Variation Two - Cheney resigns, for health reasons, and Joe Lieberman is named Vice President. The senate becomes then fifty Democrats and fifty Republicans, as the Republican governor of Connecticut names a Republican to fill Lieberman's term of office, until a special election can be held, which is put off for as long as possible. By rule, all tie votes in the Senate are settled by the President of the Senate, Pro Tem - the Vice President, Lieberman. Cool.
Variation Three - Cheney resigns, for health reasons, and John McCain is named Vice President.

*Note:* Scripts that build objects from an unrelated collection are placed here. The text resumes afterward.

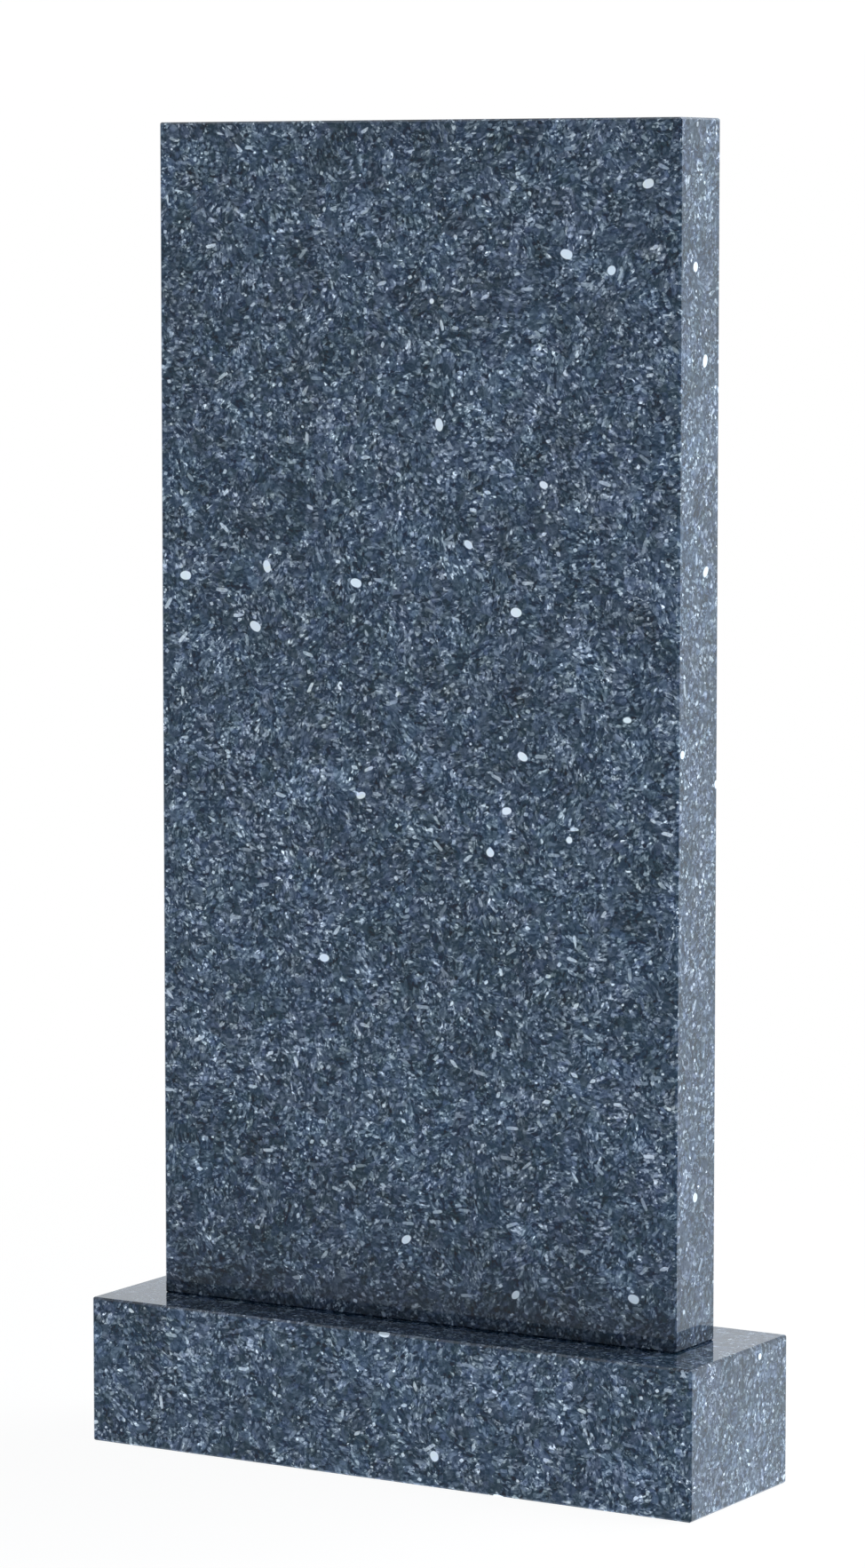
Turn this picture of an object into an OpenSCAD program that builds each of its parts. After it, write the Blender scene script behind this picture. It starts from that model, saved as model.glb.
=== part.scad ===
// Upright headstone: a polished granite tablet standing on a granite plinth.
// All sizes are in millimetres. X runs across the face, the face looks towards -Y
// and Z is up. The origin is the middle of the plinth's underside.

/* [Tablet] */
// Width of the tablet, across its face
tablet_w = 600; // [400:5:1000]
// Height of the tablet, from the plinth to its top
tablet_h = 1200; // [500:10:1500]
// Thickness of the tablet, from front to back
tablet_t = 80; // [50:5:160]

/* [Plinth] */
// Height of the plinth
plinth_h = 150; // [80:5:300]
// How far the plinth runs past each end of the tablet
ledge_end = 50; // [20:5:200]
// How far the plinth stands out in front of the tablet, and behind it
ledge_front = 60; // [20:5:200]

/* [Edges] */
// How far each sharp edge is cut back on both of its faces
arris = 2; // [0.5:0.5:8]

/* [Hidden] */

plinth_w = tablet_w + 2 * ledge_end;
plinth_d = tablet_t + 2 * ledge_front;

// A rectangle centred on the origin, its four corners cut off by the arris.
module cut_rectangle(w, d) {
    x = w / 2;
    y = d / 2;
    polygon([
        [-x + arris, -y], [x - arris, -y],
        [x, -y + arris], [x, y - arris],
        [x - arris, y], [-x + arris, y],
        [-x, y - arris], [-x, -y + arris]
    ]);
}

// A cut_rectangle of w by d, drawn out to a bar of length h along Z, its middle on the origin.
module cut_bar(w, d, h) {
    linear_extrude(height = h, center = true) cut_rectangle(w, d);
}

// A rectangular block standing on the XY plane with an arris on all twelve of its edges.
// Each of the three bars cuts the four edges that run along its own length.
module dressed_block(w, d, h) {
    translate([0, 0, h / 2])
    intersection() {
        cut_bar(w, d, h);
        rotate([90, 0, 0]) cut_bar(w, h, d);
        rotate([0, 90, 0]) cut_bar(h, d, w);
    }
}

module plinth() {
    color("#3d4856") dressed_block(plinth_w, plinth_d, plinth_h);
}

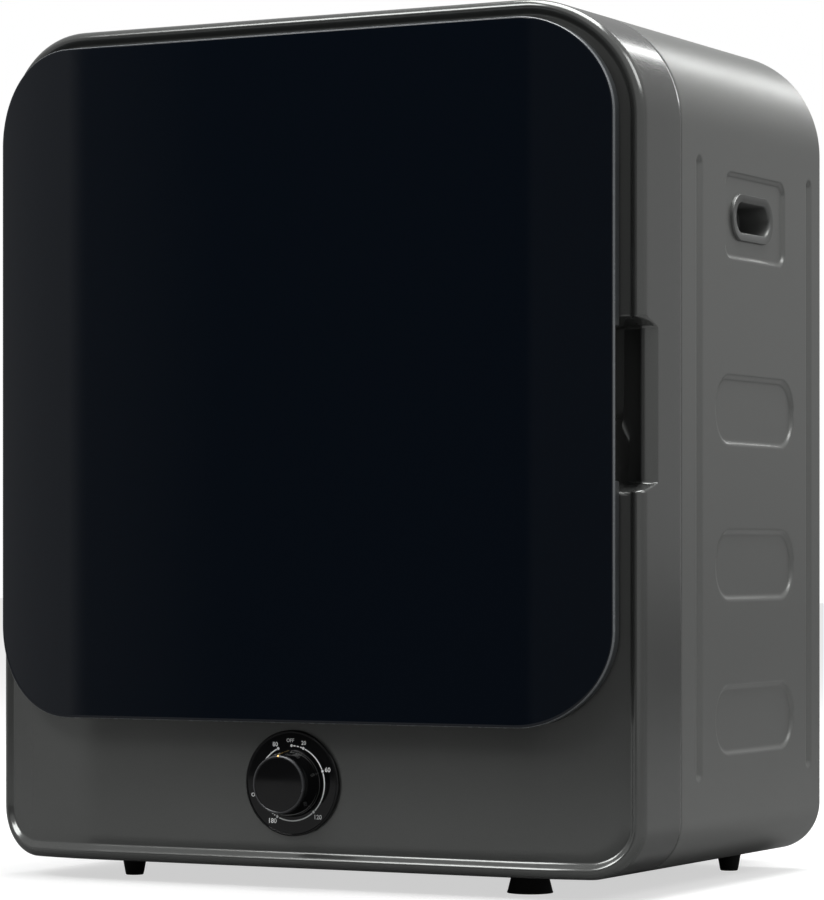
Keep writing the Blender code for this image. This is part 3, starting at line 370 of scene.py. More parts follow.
def superpose(name, *objects):
    """Joins several meshes into one object."""
    work = bmesh.new()
    materials = []
    for obj in objects:
        start = len(work.faces)
        copy = obj.data.copy()
        copy.transform(obj.matrix_basis)
        work.from_mesh(copy)
        work.faces.ensure_lookup_table()
        for material in obj.data.materials:
            if material not in materials:
                materials.append(material)
        for face in work.faces[start:]:
            if obj.data.materials:
                face.material_index = materials.index(obj.data.materials[face.material_index])
        bpy.data.objects.remove(obj)
    mesh = bpy.data.meshes.new(name)
    work.to_mesh(mesh)
    work.free()
    for material in materials:
        mesh.materials.append(material)
    return bpy.data.objects.new(name, mesh)


# ---- outlines on X and Z ----
CORNER_STEPS = 28


def loop(left, right, low, high, top_radii, bottom_radii, across=(), up=()):
    """A rounded rectangle. Each radius is (along X, along Z); across and up add points on its straights."""

    def corner(cx, cz, radii, start):
        turn = np.radians(np.linspace(start, start + 90, CORNER_STEPS + 1))
        return np.stack([cx + radii[0] * np.cos(turn), cz + radii[1] * np.sin(turn)], -1)

    top_x, top_z = top_radii
    base_x, base_z = bottom_radii
    across_top = np.array([x for x in across if left + top_x + 0.001 < x < right - top_x - 0.001])
    across_low = np.array([x for x in across if left + base_x + 0.001 < x < right - base_x - 0.001])
    upright = np.array([z for z in up if low + base_z + 0.001 < z < high - top_z - 0.001])
    runs = [
        corner(right - base_x, low + base_z, bottom_radii, 270),
        np.stack([np.full(len(upright), right), upright], -1),
        corner(right - top_x, high - top_z, top_radii, 0),
        np.stack([across_top[::-1], np.full(len(across_top), high)], -1),
        corner(left + top_x, high - top_z, top_radii, 90),
        np.stack([np.full(len(upright), left), upright[::-1]], -1),
        corner(left + base_x, low + base_z, bottom_radii, 180),
        np.stack([across_low, np.full(len(across_low), low)], -1),
    ]
    return np.concatenate(runs)


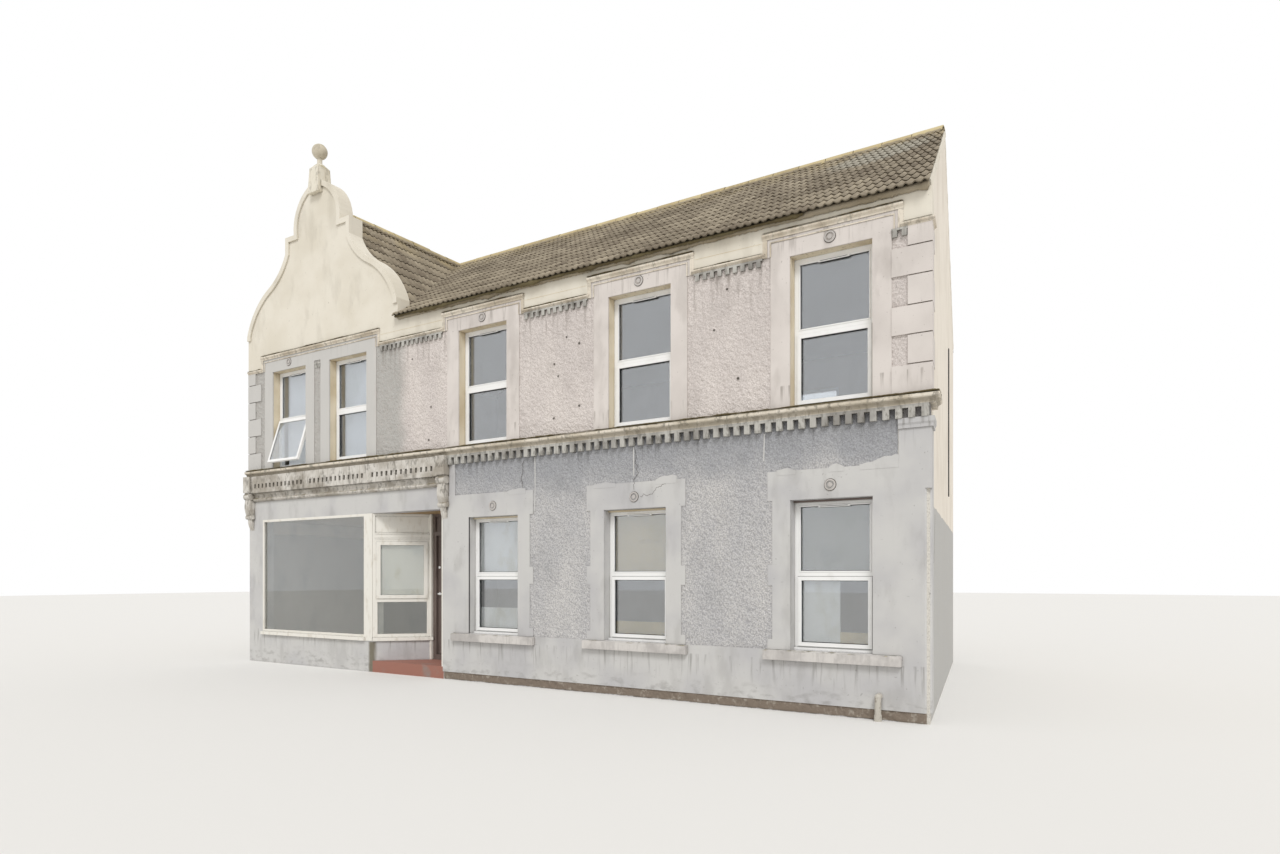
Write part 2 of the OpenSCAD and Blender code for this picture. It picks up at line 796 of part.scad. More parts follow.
module label_dentils() {
    last = len(low_ends) - 1;
    width = dentil_w * 0.75;
    gap = dentil_gap * 0.75;
    low = label_low - small_dentil_h;
    color("darkgray") {
        for (i = [1:last - 1]) teeth(low_ends[i], low_starts[i], label_out * 0.7, low, label_low, width, gap);
        teeth(quoin_long, quoin_short, label_out * 0.7, low, label_low, width, gap);
        teeth(strip_left, strip_right, label_out * 0.4, high_head_z - small_dentil_h, high_head_z,
              fine_tooth_w, fine_tooth_gap);
    }
}

module string_course() {
    color("gainsboro") corner_run(front_len, string_back, string_out, string_low, string_top - string_low);
}

module string_dentils() {
    color("darkgray") teeth(bracket_edge, 0, dentil_out, dentil_low, string_low, dentil_w, dentil_gap);
}

module upper_surrounds() {
    reach = win_w / 2 + surround_side;
    color("lightgray") upright(front_y - band_t, band_t) difference() {
        union() {
            for (x = high_win_x) span(x + reach, max(x - reach, quoin_long), string_top, label_low);
            for (s = label_spans) span(s[0] - label_bar, s[1] + label_bar, label_low, label_high);
        }
        for (x = high_win_x) span(x + win_w / 2, x - win_w / 2, string_top - 1, high_head_z);
    }
}

module ground_surrounds() {
    middle = (low_sill_z + low_head_z) / 2;
    ear = [ear_top - ear_h, ear_top];
    block = [middle - ear_block_h / 2, middle + ear_block_h / 2];
    foot = [low_sill_z, low_sill_z + ear_block_h / 2];
    color("lightgray") upright(front_y - band_t, band_t) difference() {
        union() for (x = low_win_x) {
            left = x + win_w / 2 + ear_side;
            right = x - win_w / 2 - ear_side;
            span(left - notch, max(right + notch, pilaster_w), low_sill_z, ear_top);
            for (z = [ear, block, foot]) span(left, max(right, pilaster_w), z[0], z[1]);
        }
        for (x = low_win_x) span(x + win_w / 2, x - win_w / 2, low_sill_z - 1, low_head_z);
    }
}

module window_sills() {
    drip = 14;
    color("silver") for (x = low_win_x)
        along_x(fx(x + win_w / 2 + sill_side), fx(x - win_w / 2 - sill_side))
            polygon([[front_y, low_sill_z - sill_h], [front_y - sill_out, low_sill_z - sill_h],
                     [front_y - sill_out, low_sill_z - drip], [front_y, low_sill_z]]);
}

// The places that the stone sills take up on the wall face
module sill_spans() {
    reach = win_w / 2 + sill_side;
    for (x = low_win_x) span(x + reach, x - reach, low_sill_z - sill_h, low_sill_z);
}

// Smooth render below the sills, and on the pier beside the shopfront
module plinth() {
    pier_right = low_win_x[0] + win_w / 2 + ear_side;
    color("silver") upright(front_y - band_t, band_t) difference() {
        union() {
            span(shop_right, pilaster_w, plinth_low, low_sill_z);
            span(shop_right, pier_right, plinth_low, bracket_foot_z);
            span(bracket_edge, pier_right, plinth_low, dentil_low);
        }
        sill_spans();
    }
}

module corner_pilaster() {
    cap_h = 110;
    cap_out = 30;
    color("silver") difference() {
        union() {
            corner_coat(pilaster_w, pilaster_w, band_t, plinth_low, dentil_low);
            corner_run(pilaster_w, pilaster_w, cap_out, dentil_low - cap_h, cap_h, band_t, 0);
        }
        corner_cut();
        upright(front_y - 2 * band_t, 2 * band_t) sill_spans();
    }
}

// Long and short blocks in turn, with a joint above each
module corner_quoins() {
    count = floor((label_low - string_top) / (quoin_h + quoin_joint));
    color("lightgray") for (i = [0:count]) {
        z = string_top + i * (quoin_h + quoin_joint);
        long = i % 2 == 0;
        corner_coat(long ? quoin_long : quoin_short, long ? quoin_short : quoin_long, quoin_t, z,
                    min(z + quoin_h, label_low));
    }
}

module left_quoins() {
    count = floor((label_low - string_top) / (quoin_h + quoin_joint));
    color("lightgray") upright(front_y - quoin_t, quoin_t) for (i = [0:count]) {
        z = string_top + i * (quoin_h + quoin_joint);
        span(front_len, front_len - (i % 2 == 0 ? quoin_long : quoin_short), z, min(z + quoin_h, label_low));
    }
}

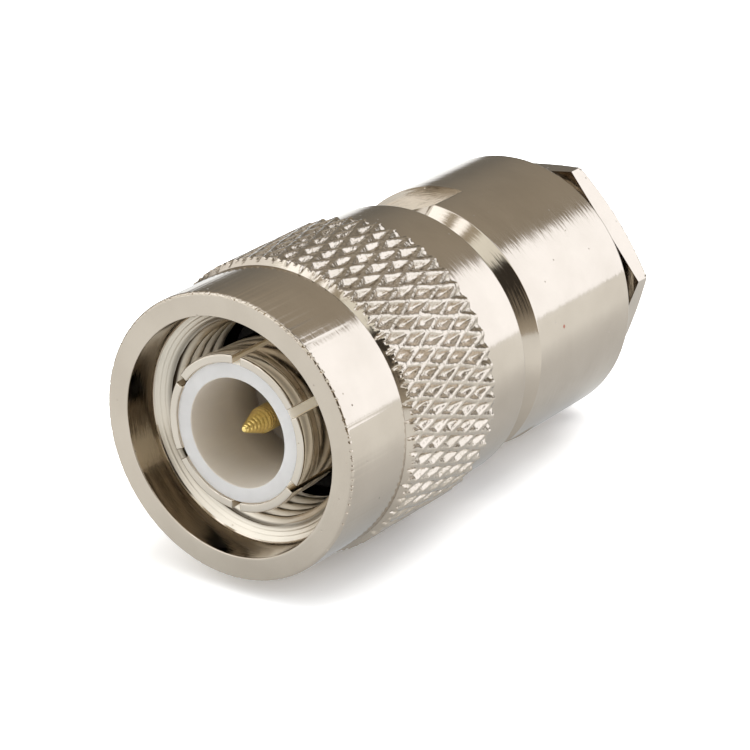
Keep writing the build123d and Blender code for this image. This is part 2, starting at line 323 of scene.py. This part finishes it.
def turned_fluoroplastic():
    """Turned PTFE: waxy white, faint feed marks and specks; painted light: palest outside, warmer in its
    hole.
    """
    made, tree, shader = new_material("turned_white_ptfe")
    place, along, _, radius = turned_coordinates(tree)
    lathe = add(tree, "ShaderNodeCombineXYZ", links={"X": radius, "Y": along}).outputs["Vector"]
    marks = noise(tree, lathe, 0.00018, 2.0)
    cloud = noise(tree, place, 0.0012, 3.0)
    speck = combined(tree, "LESS_THAN", scatter(tree, place, 0.0016), 0.05)
    tone = ramp(tree, cloud, [(0.3, linear("cdccca")), (0.7, linear("d5d4d2"))])
    # Painted light: the outer surface, which shows in the slots, is painted paler.
    outside = combined(tree, "GREATER_THAN", radius, (INSULATOR_RADIUS - 0.008) * MM)
    tone = mixed(tree, outside, tone, linear("fffaf0"))
    # Painted light: the wall of the hole is painted a warmer, paler tone.
    hole = combined(tree, "LESS_THAN", radius, (HOLE_RADIUS + 0.03) * MM)
    tone = mixed(tree, hole, tone, linear("dcd4c8"))
    # Little light reaches the floor of the hole, 5 mm down.
    tone = mixed(tree, ranged(tree, along, row(4.025), row(6.025)), tone, linear("9a9185"))
    tone = mixed(tree, speck, tone, linear("8d8a86"))
    # Painted glow: the strips of white plastic in the narrow slots give off a little light, so that they
    # look lit.
    tree.links.new(combined(tree, "MULTIPLY", outside, 0.28), shader.inputs["Emission Strength"])
    shader.inputs["Emission Color"].default_value = linear("f6e8cc")
    shader.inputs["Roughness"].default_value = 0.48
    shader.inputs["IOR"].default_value = 1.35
    shader.inputs["Subsurface Weight"].default_value = 0.40
    shader.inputs["Subsurface Radius"].default_value = (0.0010, 0.0010, 0.0010)
    shader.inputs["Subsurface Scale"].default_value = 1.0
    tree.links.new(tone, shader.inputs["Base Color"])
    tree.links.new(bumped(tree, marks, 4e-6, strength=0.6), shader.inputs["Normal"])
    return made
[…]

His run at the Republican nomination is in trouble - the evangelical religious right hates him, and his sucking up to them, renouncing everything he ever said about gays being okay and abortion being a state matter and tolerance being a good thing, is not doing him much good. As Vice President he gets a boost to overcome all that, and the Cheney-Kristol-neoconservative folks have a presidential candidate for 2008 that will assure us of at least four more years of all-out war in the Middle East, with new fronts when we topple the governments in Iran and Syria, and occupy Tehran and Damascus along with Bagdad. The dream of "transformation" lives.
Variation Four - Bush resigns, saying he knew all along he was in over his head, and Cheney assumes the presidency. In his two final years in office, Cheney says not one word about anything, doing what he wants, and his new press secretary, his friend Rush Limbaugh, holds daily one-sentence press briefings - "It's none of your business."
Variation Five - The Bears win the Super Bowl.